EXERCISE PROMPT: Give all of the lines again exactly as they read.

DATA LINES:

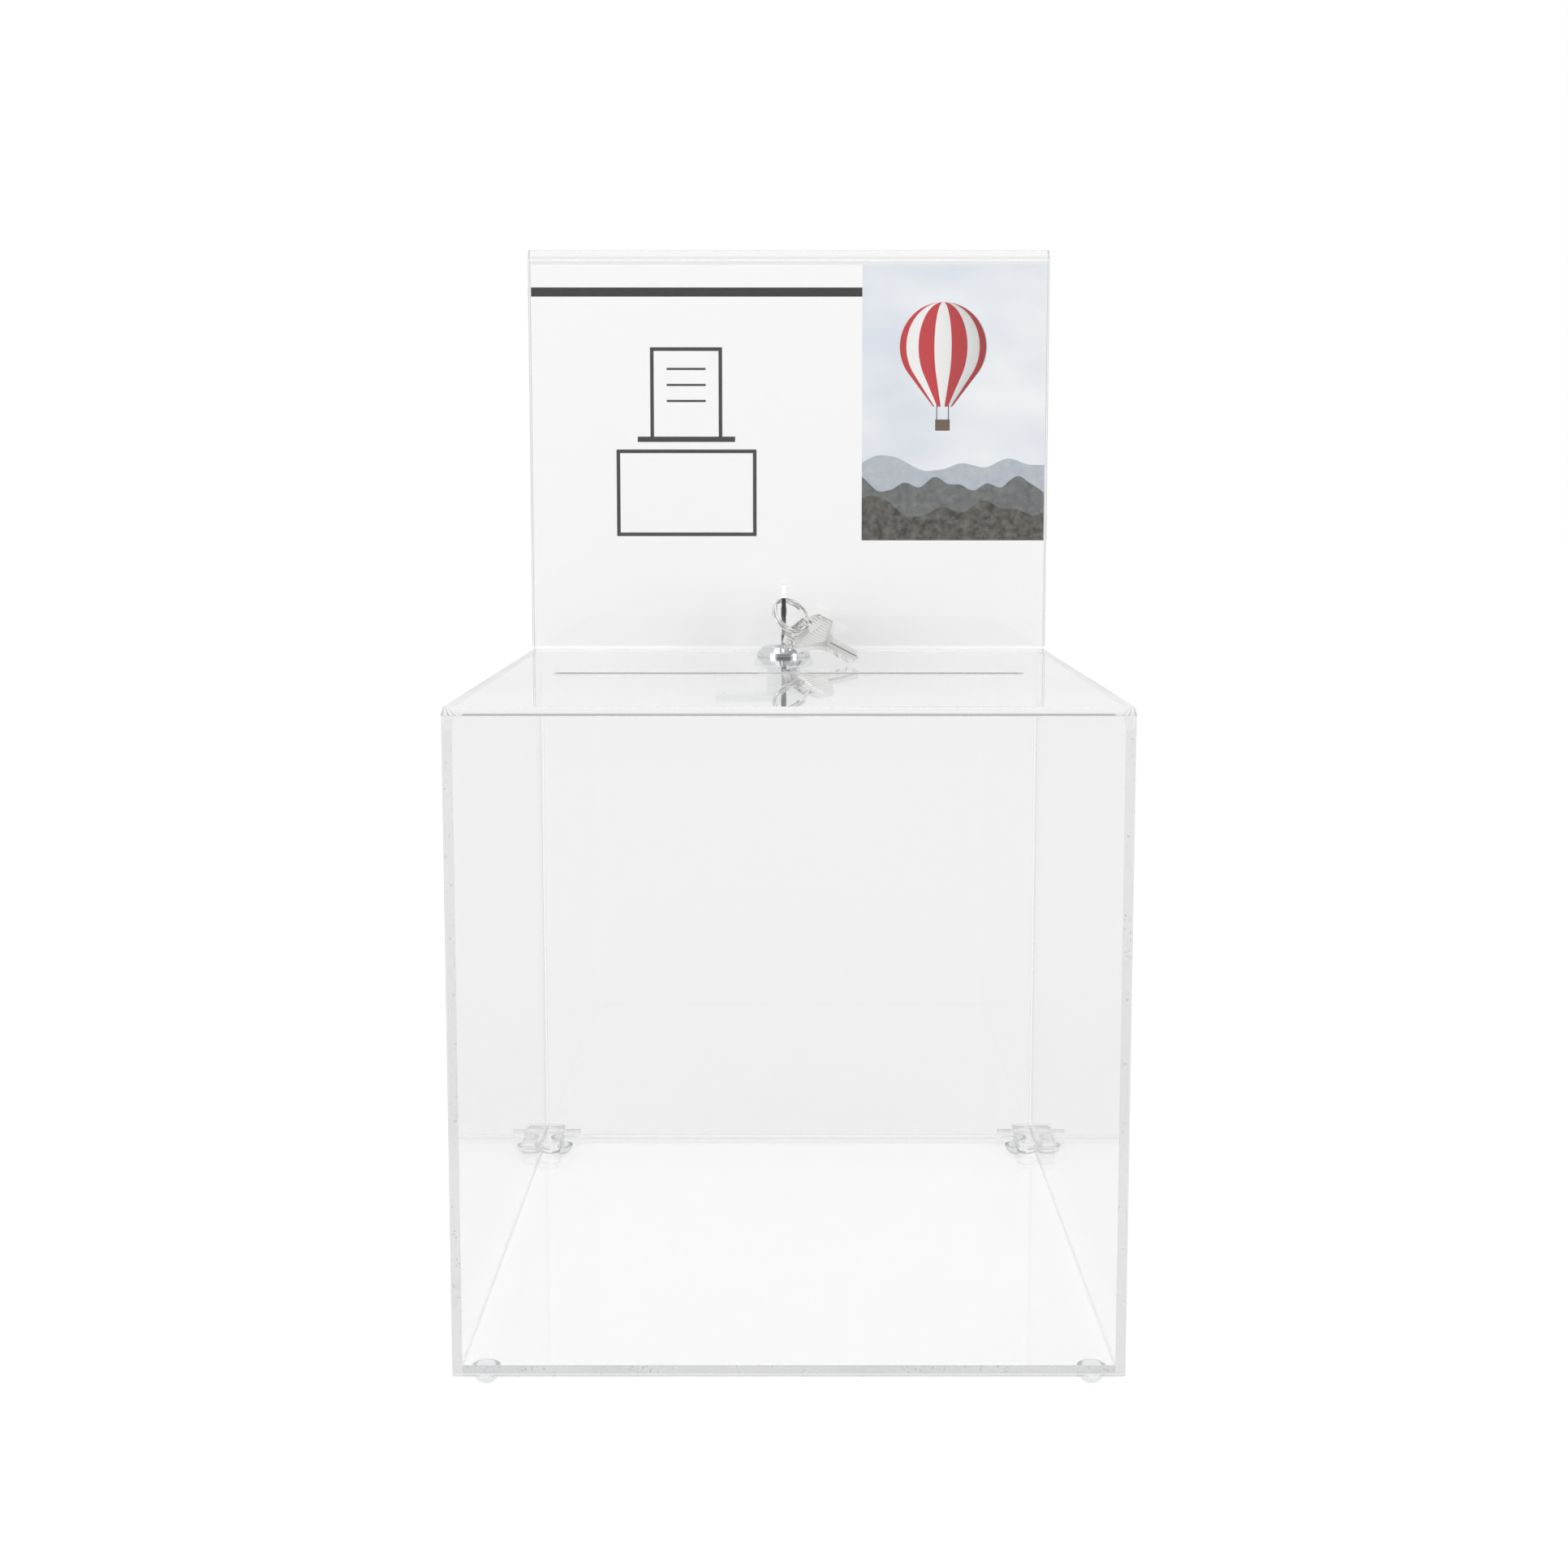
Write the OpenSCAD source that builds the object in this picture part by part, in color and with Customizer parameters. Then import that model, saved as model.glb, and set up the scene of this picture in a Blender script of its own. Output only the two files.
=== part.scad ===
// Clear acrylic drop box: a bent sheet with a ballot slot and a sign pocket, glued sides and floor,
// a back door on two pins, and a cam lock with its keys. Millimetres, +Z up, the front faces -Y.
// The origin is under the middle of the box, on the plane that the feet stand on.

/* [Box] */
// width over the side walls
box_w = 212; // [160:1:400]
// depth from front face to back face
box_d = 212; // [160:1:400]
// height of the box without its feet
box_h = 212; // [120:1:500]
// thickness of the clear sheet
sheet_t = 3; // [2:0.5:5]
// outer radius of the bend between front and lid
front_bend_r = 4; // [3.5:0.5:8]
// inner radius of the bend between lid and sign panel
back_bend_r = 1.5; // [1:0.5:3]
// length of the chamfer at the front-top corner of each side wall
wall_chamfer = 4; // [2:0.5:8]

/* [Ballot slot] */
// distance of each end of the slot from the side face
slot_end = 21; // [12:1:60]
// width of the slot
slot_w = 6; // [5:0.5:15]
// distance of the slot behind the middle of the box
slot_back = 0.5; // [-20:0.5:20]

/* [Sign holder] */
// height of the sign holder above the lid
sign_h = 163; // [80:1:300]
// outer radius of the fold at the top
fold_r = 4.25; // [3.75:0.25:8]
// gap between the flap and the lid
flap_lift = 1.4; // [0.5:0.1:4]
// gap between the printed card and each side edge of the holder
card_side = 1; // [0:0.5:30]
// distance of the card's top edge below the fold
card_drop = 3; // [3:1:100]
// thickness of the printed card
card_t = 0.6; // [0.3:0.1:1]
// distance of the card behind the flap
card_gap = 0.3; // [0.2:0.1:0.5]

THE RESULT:
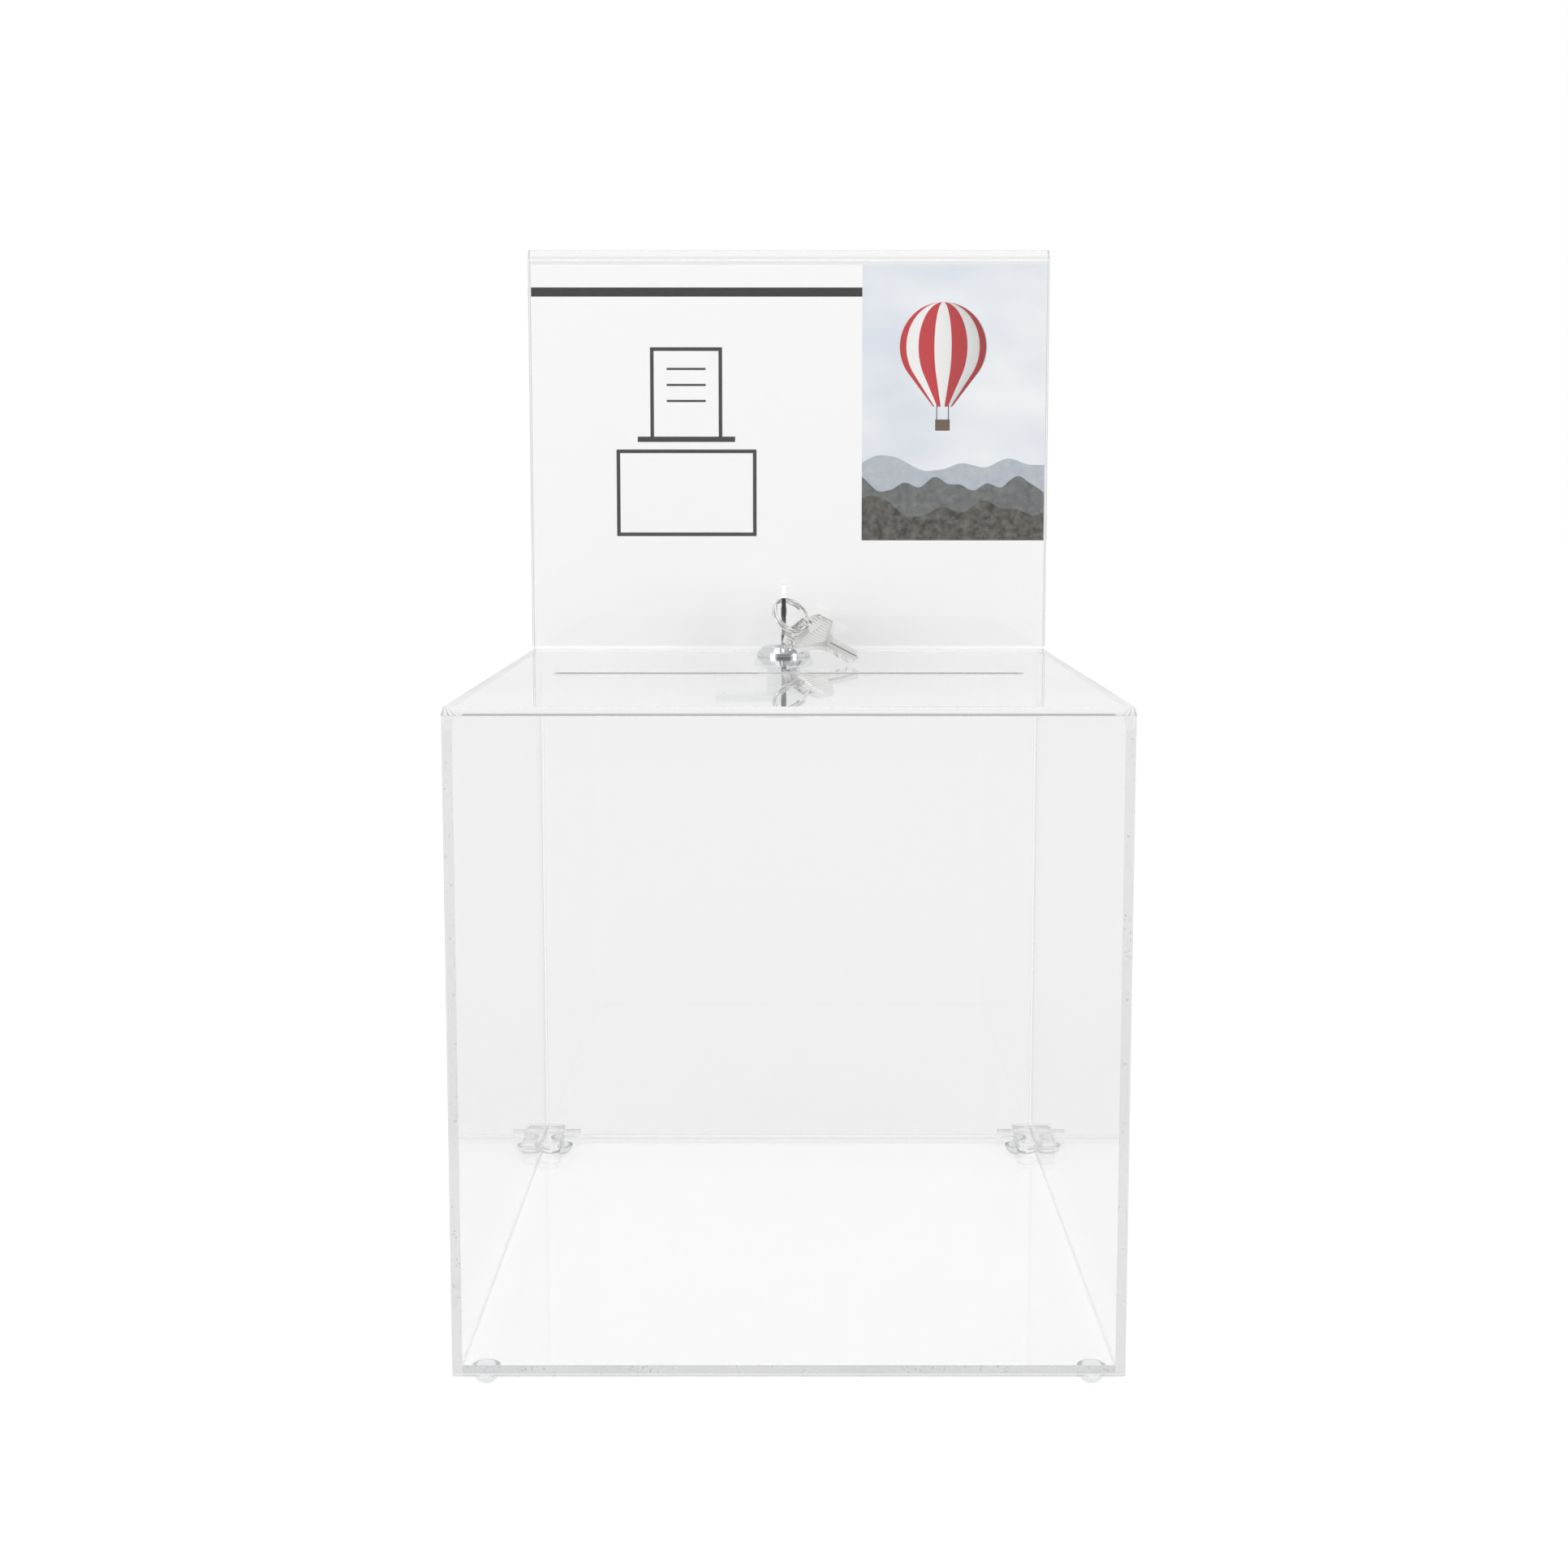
Write the OpenSCAD source that builds the object in this picture part by part, in color and with Customizer parameters. Then import that model, saved as model.glb, and set up the scene of this picture in a Blender script of its own. Output only the two files.
=== part.scad ===
// Clear acrylic drop box: a bent sheet with a ballot slot and a sign pocket, glued sides and floor,
// a back door on two pins, and a cam lock with its keys. Millimetres, +Z up, the front faces -Y.
// The origin is under the middle of the box, on the plane that the feet stand on.

/* [Box] */
// width over the side walls
box_w = 212; // [160:1:400]
// depth from front face to back face
box_d = 212; // [160:1:400]
// height of the box without its feet
box_h = 212; // [120:1:500]
// thickness of the clear sheet
sheet_t = 3; // [2:0.5:5]
// outer radius of the bend between front and lid
front_bend_r = 4; // [3.5:0.5:8]
// inner radius of the bend between lid and sign panel
back_bend_r = 1.5; // [1:0.5:3]
// length of the chamfer at the front-top corner of each side wall
wall_chamfer = 4; // [2:0.5:8]

/* [Ballot slot] */
// distance of each end of the slot from the side face
slot_end = 21; // [12:1:60]
// width of the slot
slot_w = 6; // [5:0.5:15]
// distance of the slot behind the middle of the box
slot_back = 0.5; // [-20:0.5:20]

/* [Sign holder] */
// height of the sign holder above the lid
sign_h = 163; // [80:1:300]
// outer radius of the fold at the top
fold_r = 4.25; // [3.75:0.25:8]
// gap between the flap and the lid
flap_lift = 1.4; // [0.5:0.1:4]
// gap between the printed card and each side edge of the holder
card_side = 1; // [0:0.5:30]
// distance of the card's top edge below the fold
card_drop = 3; // [3:1:100]
// thickness of the printed card
card_t = 0.6; // [0.3:0.1:1]
// distance of the card behind the flap
card_gap = 0.3; // [0.2:0.1:0.5]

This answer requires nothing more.